Depending on the type of beer, I can see why they would want a lager. After about 6 homemade, or not even homemade, just stronger flavored, thicker, basically BETTER beer, people do turn to lighter flavored beers.

I made a very crisp and refreshing IPA but after about 6 of them, you A. are pretty buzzed and need something lighter, or B. need a lighter flavor.

I wouldn't take it as an insult, but with a grain of American Vienna!
 
I work with a bunch that are strictly into mass produced light beer. Had one of the fellows over and gave him a Goose Harvest Ale. He took a sip and promptly put the bottle down saying it tasted like sun-tan lotion. I do find lawn mower brew refreshing when I'm out, well, mowing the lawn on a hot day.
 
Water is the most refreshing beverage. As a beverage approaches water, it becomes more refreshing. Compare and contrast: strawberry milkshake vs. Gatorade.

In general, lagers are crisper in body and lighter in flavor than the average ale, but after mowing the lawn, I know I'd rather have a pale ale than a rauchbier.

:D
 
I don't think it's lager vs. ales, per se. Most Americans are so used to drinking BMC and this is a hard habit for people to break.
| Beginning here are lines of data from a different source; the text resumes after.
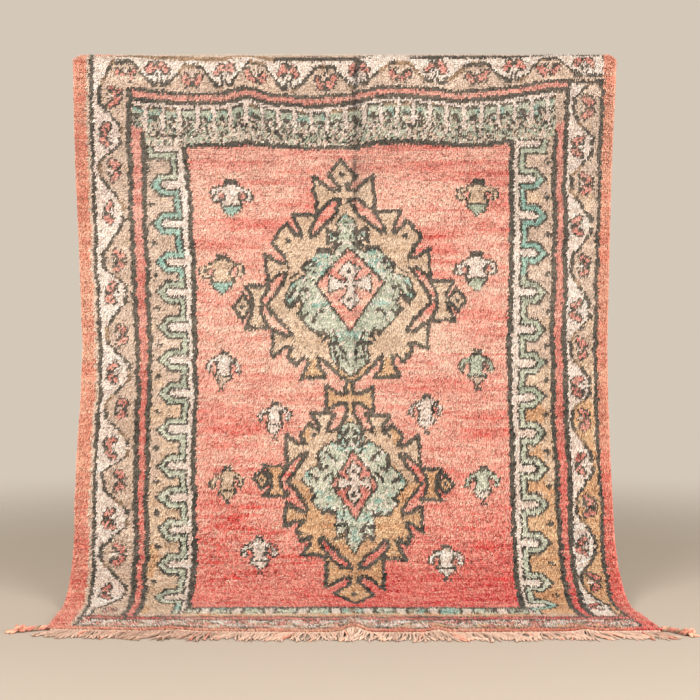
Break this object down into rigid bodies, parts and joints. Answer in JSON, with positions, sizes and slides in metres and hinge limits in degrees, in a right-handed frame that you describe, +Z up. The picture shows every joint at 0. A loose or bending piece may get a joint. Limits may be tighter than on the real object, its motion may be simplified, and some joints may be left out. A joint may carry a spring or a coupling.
{
  "type": "boujad rug",
  "caption": "Thick wool pile rug with a knotted geometric pattern, hung from its top edge, its lower end curving forward onto the floor, with a fringe and corner cords.",
  "frame": {"origin": "middle of the line that the rug hangs from, inside the fold at its top edge", "axes": "+X along the top edge, to the right as seen from the pile side; +Y away from the pile side, so the lower end runs towards -Y; +Z up"},
  "size_m": [1.9371, 0.666, 1.7432],
  "materials": {
    "pile_wool": "thick wool pile, matt, knotted in coral, crimson, cream, beige, charcoal and sage",
    "undyed_warp": "twisted undyed wool, matt",
    "edging_wool": "twisted salmon and brown wool, matt"
  },
  "bodies": {
    "root": {"rug": "pile_wool", "fringe": "undyed_warp", "corner_cord_left": "edging_wool", "corner_cord_right": "edging_wool"}
  },
  "joints": []
}
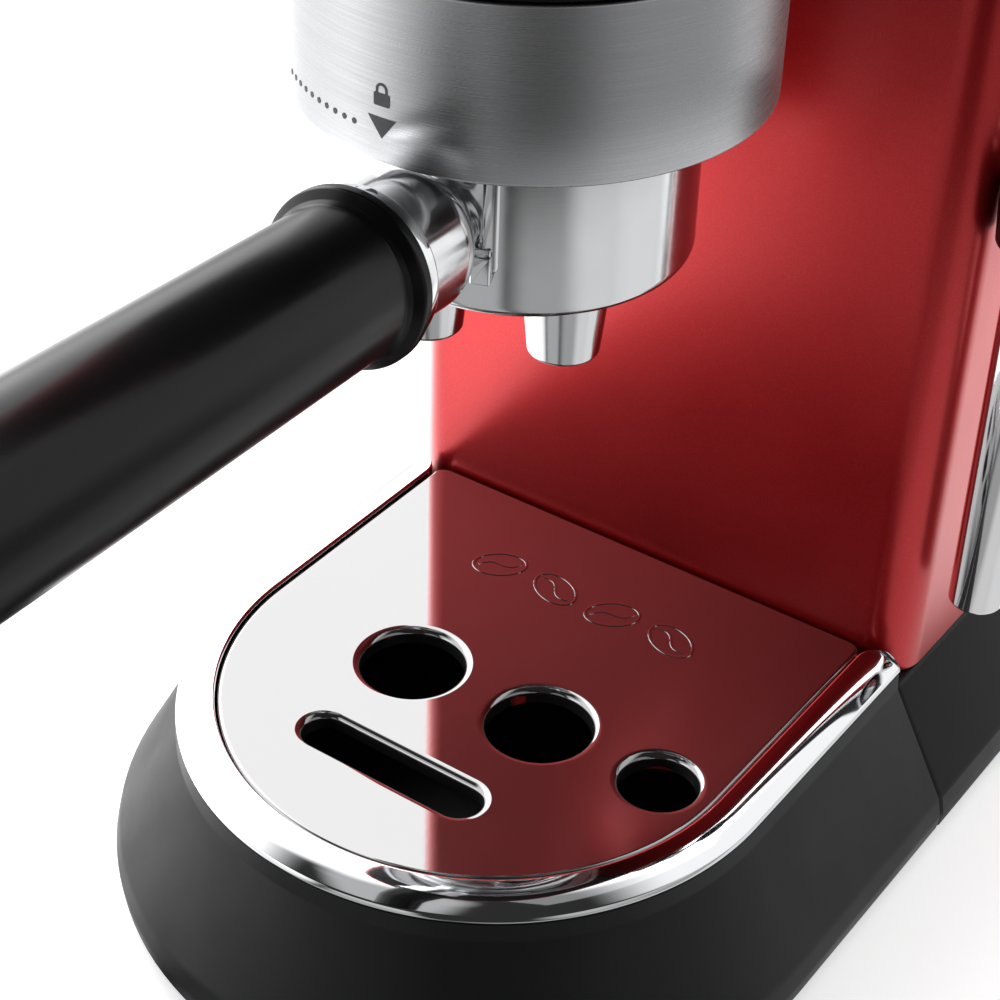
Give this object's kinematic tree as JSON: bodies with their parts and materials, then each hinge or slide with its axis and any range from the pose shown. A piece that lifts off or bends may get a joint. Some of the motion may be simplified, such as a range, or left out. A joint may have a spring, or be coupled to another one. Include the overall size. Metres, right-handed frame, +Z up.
{
  "type": "espresso machine",
  "caption": "Slim pump espresso machine with locking portafilter, pull-out drip tray with polished cup plate, lift-out tank and swinging steam wand.",
  "frame": {"origin": "on the counter, under the centre of the object's box", "axes": "+Z up, -Y towards the portafilter handle, +X the steam wand's side"},
  "size_m": [0.1532, 0.426, 0.303],
  "materials": {
    "black_plastic": "fine moulded grain",
    "floor_plastic": "moulded",
    "rubber": "matte",
    "fastener_steel": "plain",
    "red_paint": "satin metallic lacquer",
    "bracket_steel": "zinc plated",
    "band_steel": "brushed",
    "chrome": "polished",
    "button_plastic": "satin",
    "ring_steel": "circular brushed",
    "cast_dark": "as cast",
    "cast_bright": "polished casting",
    "block_alloy": "as cast",
    "pressed_steel": "polished",
    "plate_steel": "mirror polished stainless steel",
    "handle_plastic": "satin",
    "board": "laminate",
    "pump_plastic": "moulded",
    "coil": "wound coil in its case",
    "brass": "machined",
    "hose": "silicone",
    "piston_steel": "ground",
    "float_plastic": "moulded",
    "clear_plastic": "clear moulded",
    "valve_plastic": "moulded"
  },
  "bodies": {
    "housing": {"base_shell": "black_plastic", "head_underside": "black_plastic", "rear_spine": "black_plastic", "top_cover": "black_plastic", "tank_seat": "black_plastic", "wand_socket": "black_plastic", "bottom_plate": "floor_plastic", "base_feet": "rubber", "group_gasket": "rubber", "base_screws": "fastener_steel", "screen_screw": "fastener_steel", "column_skin": "red_paint", "head_shell": "red_paint", "inner_frame": "bracket_steel", "control_band": "band_steel", "cup_warmer": "band_steel", "button_rings": "chrome", "knob_ring": "chrome", "group_ring": "ring_steel", "group_head": "cast_dark", "thermoblock_lower": "block_alloy", "thermoblock_upper": "block_alloy", "shower_screen": "pressed_steel", "heating_element": "pressed_steel", "control_board": "board", "power_board": "board", "pump_housing": "pump_plastic", "pump_coil": "coil", "relief_valve": "brass", "steam_valve": "brass", "suction_hose": "hose", "outlet_hose": "hose", "switch_frame": "valve_plastic", "cord_inlet": "valve_plastic"},
    "one_cup": {"one_cup_button": "button_plastic"},
    "two_cup": {"two_cup_button": "button_plastic"},
    "steam_press": {"steam_button": "button_plastic"},
    "pump_slug": {"pump_piston": "piston_steel"},
    "knob": {"steam_knob": "button_plastic", "valve_spindle": "fastener_steel"},
    "wand": {"wand_ball": "chrome", "wand_tube": "chrome", "wand_grip": "handle_plastic"},
    "sleeve": {"frother_sleeve": "pressed_steel"},
    "portafilter": {"portafilter_bowl": "cast_bright", "filter_basket": "pressed_steel", "basket_spring": "fastener_steel", "twin_spout": "cast_bright", "neck_ring": "chrome", "handle_grip": "handle_plastic", "handle_bolt": "fastener_steel", "handle_cap": "handle_plastic"},
    "tray": {"tray_bowl": "black_plastic", "tray_trim": "chrome"},
    "plate": {"cup_plate": "plate_steel"},
    "float": {"tray_float": "float_plastic"},
    "tank": {"water_tank": "clear_plastic"},
    "lid": {"tank_lid": "black_plastic"},
    "valve": {"valve_plunger": "valve_plastic"},
    "rocker": {"power_rocker": "valve_plastic"}
  },
  "joints": [
    {"name": "portafilter_turn", "type": "hinge", "parent": "housing", "child": "portafilter", "pos_m": [-0.0021, -0.035, 0.152], "axis": [0, 0, 1], "range_deg": [-45, 0]},
    {"name": "tray_slide", "type": "slide", "parent": "housing", "child": "tray", "axis": [0, -1, 0], "range_m": [0, 0.13]},
    {"name": "plate_lift", "type": "slide", "parent": "tray", "child": "plate", "axis": [0, 0, 1], "range_m": [0, 0.04]},
    {"name": "float_rise", "type": "slide", "parent": "tray", "child": "float", "axis": [0, 0, 1], "range_m": [0, 0.013]},
    {"name": "one_cup_press", "type": "slide", "parent": "housing", "child": "one_cup", "axis": [0.5, 0.866, 0], "range_m": [0, 0.0015], "stiffness_N_per_m": 400},
    {"name": "two_cup_press", "type": "slide", "parent": "housing", "child": "two_cup", "axis": [0, 1, 0], "range_m": [0, 0.0015], "stiffness_N_per_m": 400},
    {"name": "steam_button_press", "type": "slide", "parent": "housing", "child": "steam_press", "axis": [-0.5, 0.866, 0], "range_m": [0, 0.0015], "stiffness_N_per_m": 400},
    {"name": "pump_stroke", "type": "slide", "parent": "housing", "child": "pump_slug", "axis": [0, 0, 1], "range_m": [-0.003, 0.003], "stiffness_N_per_m": 1500},
    {"name": "knob_turn", "type": "hinge", "parent": "housing", "child": "knob", "pos_m": [0.066, 0.04, 0.243], "axis": [1, 0, 0], "range_deg": [0, 270]},
    {"name": "wand_swing", "type": "hinge", "parent": "housing", "child": "wand", "pos_m": [0.0679, 0.023, 0.186], "axis": [0, -1, 0], "range_deg": [0, 35]},
    {"name": "sleeve_slide", "type": "slide", "parent": "wand", "child": "sleeve", "axis": [0, 0, -1], "range_m": [0, 0.006]},
    {"name": "tank_lift", "type": "slide", "parent": "housing", "child": "tank", "axis": [0, 0, 1], "range_m": [0, 0.2]},
    {"name": "lid_open", "type": "hinge", "parent": "tank", "child": "lid", "pos_m": [-0.0021, 0.2062, 0.298], "axis": [-1, 0, 0], "range_deg": [0, 95]},
    {"name": "valve_press", "type": "slide", "parent": "tank", "child": "valve", "axis": [0, 0, 1], "range_m": [0, 0.003], "stiffness_N_per_m": 200},
    {"name": "rocker_tilt", "type": "hinge", "parent": "housing", "child": "rocker", "pos_m": [-0.0381, 0.2095, 0.019], "axis": [1, 0, 0], "range_deg": [-10, 10]}
  ]
}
Until someone has "the awakening", they'll always revert to what they're used to.

However, BMC has an FG of what 1.008 max? Your ale was probably at somewhere between 1.010-1.014... plus it hasn't had all the nutrients, suspended yeast, and flavor stripped from it by filtering. I have a Helles right now that finished at 1.012 and while it is delicious and refreshing to me, the average BMCer would probably find it thicker than they're used to.

They can drink all the BMC they want, they'll just have a bigger headache/hangover the next day than if they stuck to your delicious, nutricious homebrew.;)
 
"Filled with mingled cream and amber;
I will drain that glass again;
Such hilarious visions clamber;
Through the chamber of my brain;
Quaintest thoughts, queerest fancies;
Come to life and fade away.
What care I how time advances?
I am drinking ale today."
- Edgar Allan Poe

Beat that, lagers.
 
compared to the average homebrewed Ale, yeah...a bottle of budweiser is much much lighter. it is an American light lager after all...more corn than barley, so no mouthfeel beyond the massive carbonation, and an ultra low final gravity.
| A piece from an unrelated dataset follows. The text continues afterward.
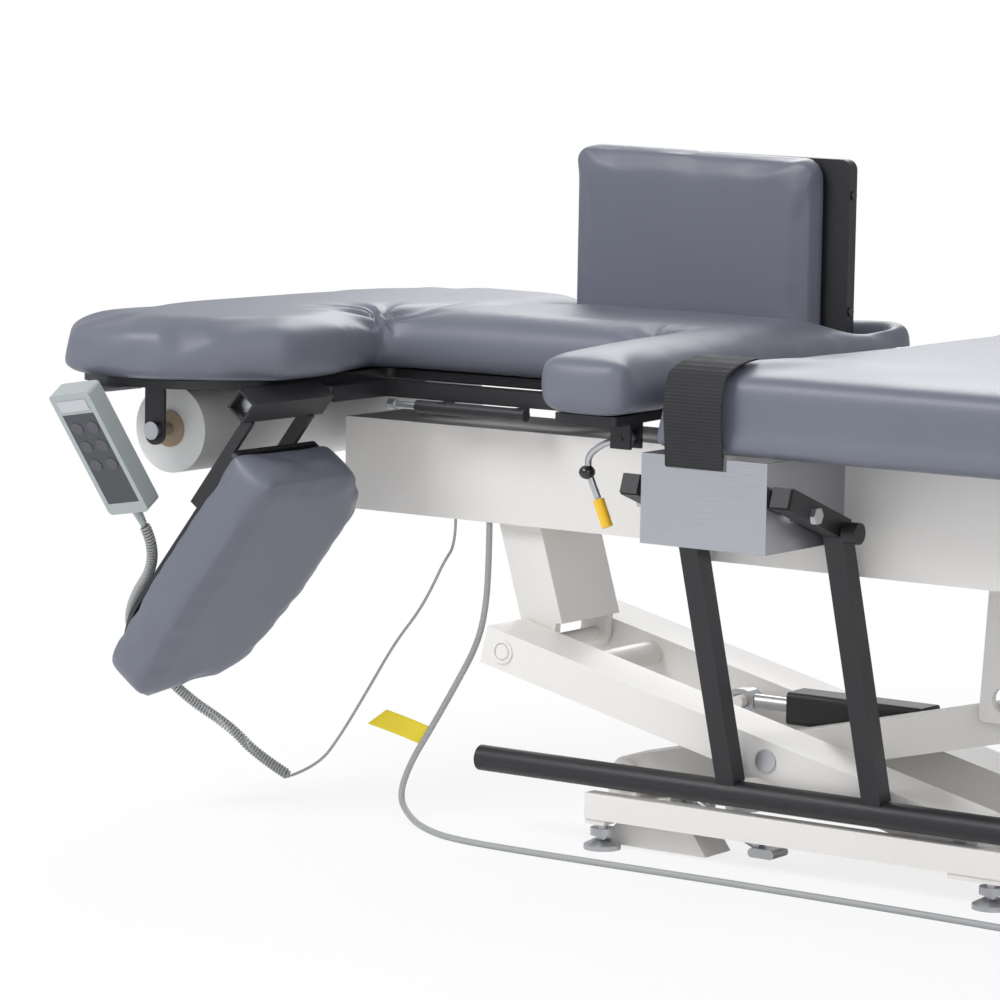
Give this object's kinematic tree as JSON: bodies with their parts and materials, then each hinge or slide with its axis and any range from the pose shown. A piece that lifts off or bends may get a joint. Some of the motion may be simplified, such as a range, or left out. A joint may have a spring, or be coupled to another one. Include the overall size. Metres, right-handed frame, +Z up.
{
  "type": "bariatric examination table",
  "caption": "Wide powered examination couch with padded seat and head sections, drop leaf, upright pad, swing-up side rail, paper roll and handset.",
  "frame": {"origin": "on the floor under the middle of the table's box", "axes": "+Z up, head end towards -X, side rail towards -Y"},
  "size_m": [1.998, 0.78, 0.7376],
  "materials": {
    "frame_paint": "satin",
    "zinc": "satin",
    "pivot_paint": "satin",
    "black_coat": "satin",
    "black_plastic": "matte",
    "bracket_metal": "brushed",
    "vinyl": "satin",
    "webbing": "woven",
    "paper": "matte",
    "card": "matte",
    "handset_grey": "satin",
    "membrane": "satin",
    "button_rubber": "matte",
    "yellow_grip": "gloss",
    "cord_grey": "matte"
  },
  "bodies": {
    "base": {"base_frame": "frame_paint", "levelling_feet": "zinc", "lower_pivot_pin": "zinc", "skirt_housing": "frame_paint", "pedal_clevis": "zinc"},
    "pedal": {"foot_pedal": "zinc"},
    "inner_arm": {"inner_arm": "frame_paint", "centre_pivot_shaft": "zinc"},
    "slider_shaft": {"slider_shaft": "zinc"},
    "outer_arms": {"outer_arms": "frame_paint", "upper_pivot_shaft": "pivot_paint"},
    "lower_rollers": {"lower_roller_shaft": "zinc"},
    "actuator": {"actuator_housing": "black_plastic"},
    "actuator_rod": {"actuator_rod": "zinc"},
    "top_frame": {"seat_beams": "frame_paint", "neck_beam": "frame_paint", "cross_members": "frame_paint", "frame_legs": "frame_paint", "box_bracket": "bracket_metal", "swing_bolts": "zinc", "seat_cushion": "vinyl", "edge_strap": "webbing", "seat_hinge_leaves": "zinc", "handset_cord": "cord_grey", "mains_lead": "cord_grey", "mains_plug": "cord_grey"},
    "side_rail": {"rail_posts": "black_coat", "rail_tube": "black_coat"},
    "lock_plunger": {"lock_plunger": "black_plastic"},
    "back": {"head_cushion": "vinyl", "head_board": "black_coat", "back_frame": "black_coat", "back_hinge_leaves": "zinc", "leaf_shaft": "zinc", "stay_case": "black_coat", "roll_brackets": "black_coat", "roll_shaft": "zinc", "handset_hook": "zinc", "lever_clevis": "black_coat", "handset_curl": "cord_grey"},
    "leaf": {"leaf_cushion": "vinyl", "leaf_frame": "black_coat"},
    "stay_rod": {"stay_rod": "zinc"},
    "pad": {"pad_cushion": "vinyl", "pad_shell": "black_plastic", "pad_rods": "black_coat"},
    "pad_clamp": {"pad_clamp_knob": "black_plastic"},
    "paper": {"paper_core": "card", "paper_roll": "paper"},
    "handset": {"handset_case": "handset_grey", "handset_face": "membrane", "handset_badge_plate": "zinc"},
    "release_lever": {"release_lever": "zinc", "lever_grip": "yellow_grip"},
    "button_1": {"handset_button_1": "button_rubber"},
    "button_2": {"handset_button_2": "button_rubber"},
    "button_3": {"handset_button_3": "button_rubber"},
    "button_4": {"handset_button_4": "button_rubber"},
    "button_5": {"handset_button_5": "button_rubber"},
    "button_6": {"handset_button_6": "button_rubber"}
  },
  "joints": [
    {"name": "lift", "type": "hinge", "parent": "base", "child": "inner_arm", "pos_m": [-0.4131, 0.04, 0.061], "axis": [0, -1, 0], "range_deg": [0, 20.6]},
    {"name": "scissor", "type": "hinge", "parent": "inner_arm", "child": "outer_arms", "pos_m": [-0.181, 0.04, 0.1163], "axis": [0, -1, 0], "range_deg": [-41.2, 0]},
    {"name": "frame_level", "type": "hinge", "parent": "outer_arms", "child": "top_frame", "pos_m": [-0.51953, 0.04, 0.19695], "axis": [0, -1, 0], "range_deg": [0, 20.6]},
    {"name": "slider_spin", "type": "hinge", "parent": "inner_arm", "child": "slider_shaft", "pos_m": [0.15753, 0.04, 0.19695], "axis": [0, 1, 0], "continuous": true},
    {"name": "roller_spin", "type": "hinge", "parent": "outer_arms", "child": "lower_rollers", "pos_m": [0.0511, 0.04, 0.061], "axis": [0, 1, 0], "continuous": true},
    {"name": "actuator_pivot", "type": "hinge", "parent": "inner_arm", "child": "actuator", "pos_m": [-0.05454, 0.04, 0.14643], "axis": [0, -1, 0], "range_deg": [-20.6, 0]},
    {"name": "actuator_stroke", "type": "slide", "parent": "actuator", "child": "actuator_rod", "axis": [1, 0, 0], "range_m": [0, 0.0374]},
    {"name": "pedal_press", "type": "hinge", "parent": "base", "child": "pedal", "pos_m": [-0.289, -0.059, 0.056], "axis": [0, 1, 0], "range_deg": [0, 3.5], "stiffness_Nm_per_rad": 40},
    {"name": "rail_swing", "type": "hinge", "parent": "top_frame", "child": "side_rail", "pos_m": [-0.126, -0.265, 0.404], "axis": [-1, 0, 0], "range_deg": [0, 180]},
    {"name": "plunger_pull", "type": "slide", "parent": "side_rail", "child": "lock_plunger", "axis": [1, 0, 0], "range_m": [0, 0.008], "stiffness_N_per_m": 1500},
    {"name": "back_tilt", "type": "hinge", "parent": "top_frame", "child": "back", "pos_m": [-0.2055, 0.04, 0.526], "axis": [0, 1, 0], "range_deg": [0, 45]},
    {"name": "leaf_swing", "type": "hinge", "parent": "back", "child": "leaf", "pos_m": [-0.7155, -0.235, 0.4667], "axis": [0, -1, 0], "range_deg": [0, 127]},
    {"name": "stay_slide", "type": "slide", "parent": "back", "child": "stay_rod", "axis": [-1, 0, 0], "range_m": [0, 0.03]},
    {"name": "pad_height", "type": "slide", "parent": "back", "child": "pad", "axis": [0, 0, 1], "range_m": [-0.18, 0]},
    {"name": "pad_clamp_turn", "type": "hinge", "parent": "back", "child": "pad_clamp", "pos_m": [-0.693, 0.318, 0.471], "axis": [1, 0, 0], "continuous": true},
    {"name": "paper_spin", "type": "hinge", "parent": "back", "child": "paper", "pos_m": [-0.877, 0.04, 0.425], "axis": [0, 1, 0], "continuous": true},
    {"name": "lever_pull", "type": "hinge", "parent": "back", "child": "release_lever", "pos_m": [-0.259, -0.25, 0.462], "axis": [0, -1, 0], "range_deg": [0, 18], "stiffness_Nm_per_rad": 3},
    {"name": "handset_unhook", "type": "slide", "parent": "back", "child": "handset", "axis": [-0.1384, -0.5019, 0.8538], "range_m": [0, 0.03]},
    {"name": "button_1_press", "type": "slide", "parent": "handset", "child": "button_1", "axis": [-0.0803, 0.8649, 0.4954], "range_m": [0, 0.0011], "stiffness_N_per_m": 900},
    {"name": "button_2_press", "type": "slide", "parent": "handset", "child": "button_2", "axis": [-0.0803, 0.8649, 0.4954], "range_m": [0, 0.0011], "stiffness_N_per_m": 900},
    {"name": "button_3_press", "type": "slide", "parent": "handset", "child": "button_3", "axis": [-0.0803, 0.8649, 0.4954], "range_m": [0, 0.0011], "stiffness_N_per_m": 900},
    {"name": "button_4_press", "type": "slide", "parent": "handset", "child": "button_4", "axis": [-0.0803, 0.8649, 0.4954], "range_m": [0, 0.0011], "stiffness_N_per_m": 900},
    {"name": "button_5_press", "type": "slide", "parent": "handset", "child": "button_5", "axis": [-0.0803, 0.8649, 0.4954], "range_m": [0, 0.0011], "stiffness_N_per_m": 900},
    {"name": "button_6_press", "type": "slide", "parent": "handset", "child": "button_6", "axis": [-0.0803, 0.8649, 0.4954], "range_m": [0, 0.0011], "stiffness_N_per_m": 900}
  ],
  "couplings": [
    {"joint": "scissor", "follows": "lift", "ratio": -2},
    {"joint": "frame_level", "follows": "lift", "ratio": 1},
    {"joint": "actuator_pivot", "follows": "lift", "ratio": -1},
    {"joint": "actuator_stroke", "follows": "lift", "m_per_rad": 0.10394}
  ]
}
my dad bitches that Blvd Wheat is 'too heavy' for him...and sticks to Bud Light...

take no offense, you were offering caviar to cod lovers. they lack the experience to know better.
 
I love sharing my homebrews but often get odd responses from those yellow fizzy water beer drinkers. I don't take it personal, it's a matter of preference.....i too must admit when i first started drinking was not a big fan of ales. But it wasn't long before i quickly graduated to flavored wheat beers and then on to the darkest of stouts. What i do love is when you give a light beer drinker there first taste of a true ale they can't get enough of it.
 
Rather than just saying that people who like BMC have bad taste in beer I look at it from a different side.

I think most people who pick up a beer are looking for a crisp palate-cleansing refreshing experience and not a chewy thick meal. All-malt with heavy dextrinous mouthfeel just isn't as refreshing as a highly fermented low bodied crisply hopped and highly carbonated ale.
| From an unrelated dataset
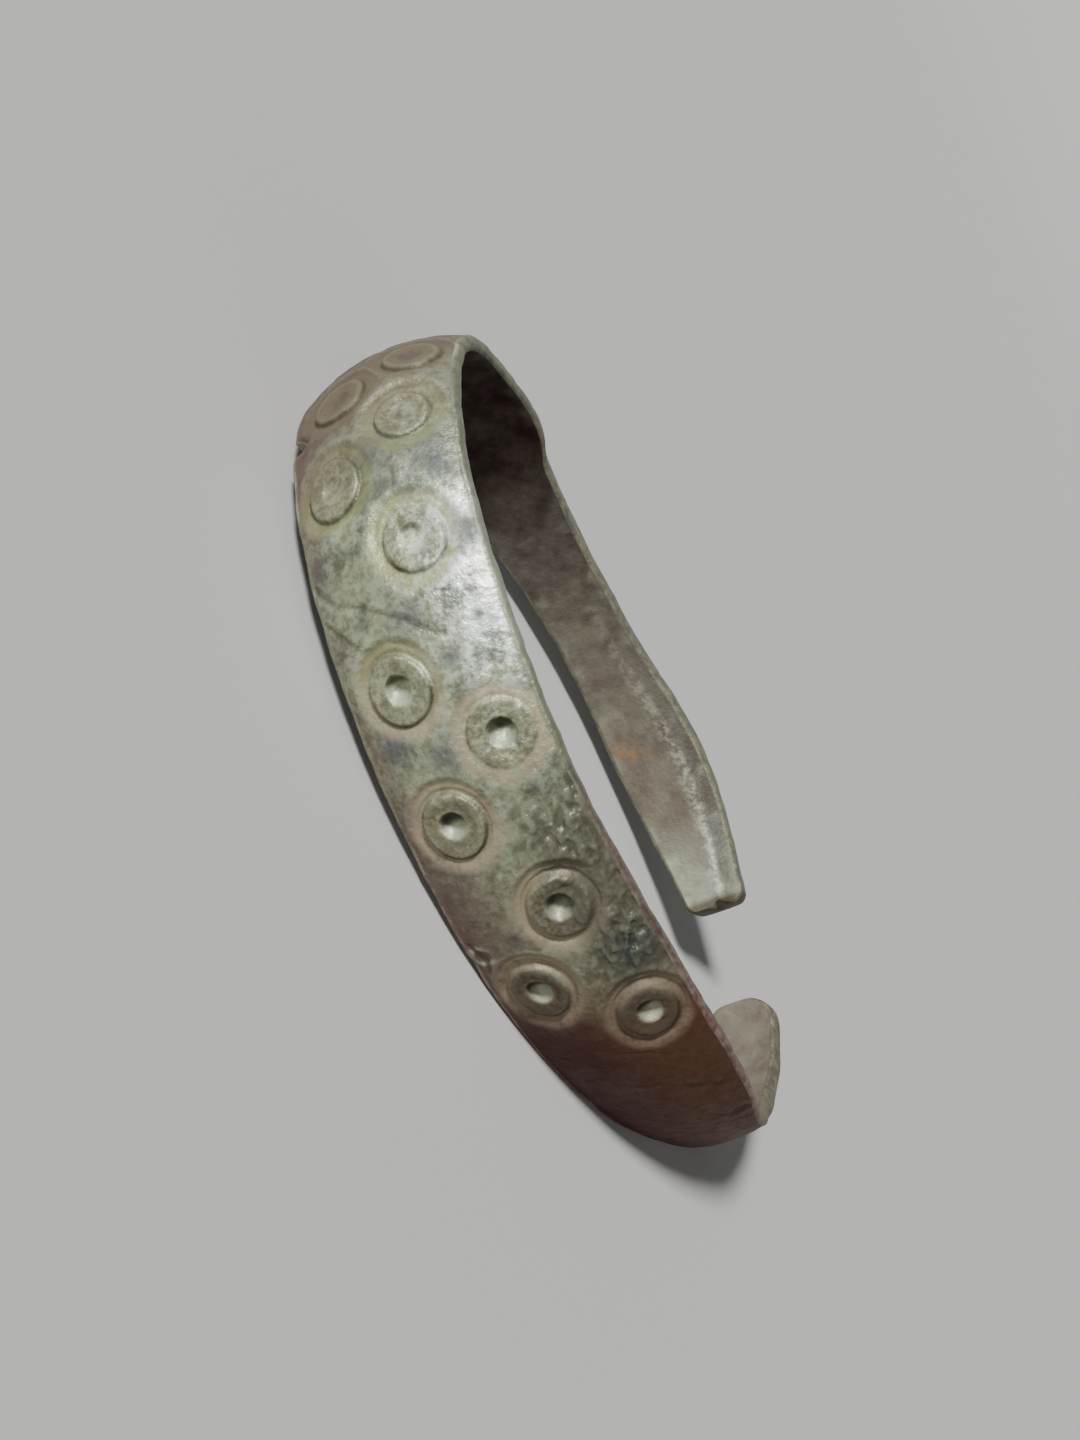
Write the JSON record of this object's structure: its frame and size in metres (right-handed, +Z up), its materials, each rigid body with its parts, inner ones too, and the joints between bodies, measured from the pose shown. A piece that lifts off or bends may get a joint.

Instead of dismissing those who prefer to switch back to BMC after a heavy ale or two offer them something like Ed Wort's Pale Ale. I do an even lighter bodied one with a few less IBUs, 1/2 pound of honey to dry it up a touch, and the real trick is to give it a little extra carbonation. I'll bet you'll see people picking something along those lines over BMC regardless of the situation.

EDIT: Something from my own experience. I remember a long time ago (circa '93) when I had about 20 cases of homebrew in my cellar and my friends and I spent an evening partaking of a bunch of them. After I had had about six we went out to a bar and I had a Bud and it was fantastic. I was so thirsty and full from my heavy beers that the Bud was like an icewater after walking through a desert. After that I stopped looking down on BMC drinkers and tried to add a couple similar beers to my repertoire.
 
I, too, am a convert to ales. Being an American, I grew up believing that pale lagers constituted beer, although the occasional import came as a hint of something better.

As with several other people I know, it was actually the penetration of Guinness into the American market that made me start to "think different," and that I actually liked this stuff better.

I now drink primarily homebrewed beer, have done a wide variety of extract ale kits, am pretty content and feel no need to move to all-grain. Commercial lagers make it into the house usually under the rubric of "something new & different."

If I want "light," I'll have a glass of water....it's cheaper.
 
I think your friends have a point. I would consider many ales to be heartier than most standard lagers. "Refreshing" to me is something different from taste. Lemonade is refreshing, chocolate milk, not so much. Both taste great.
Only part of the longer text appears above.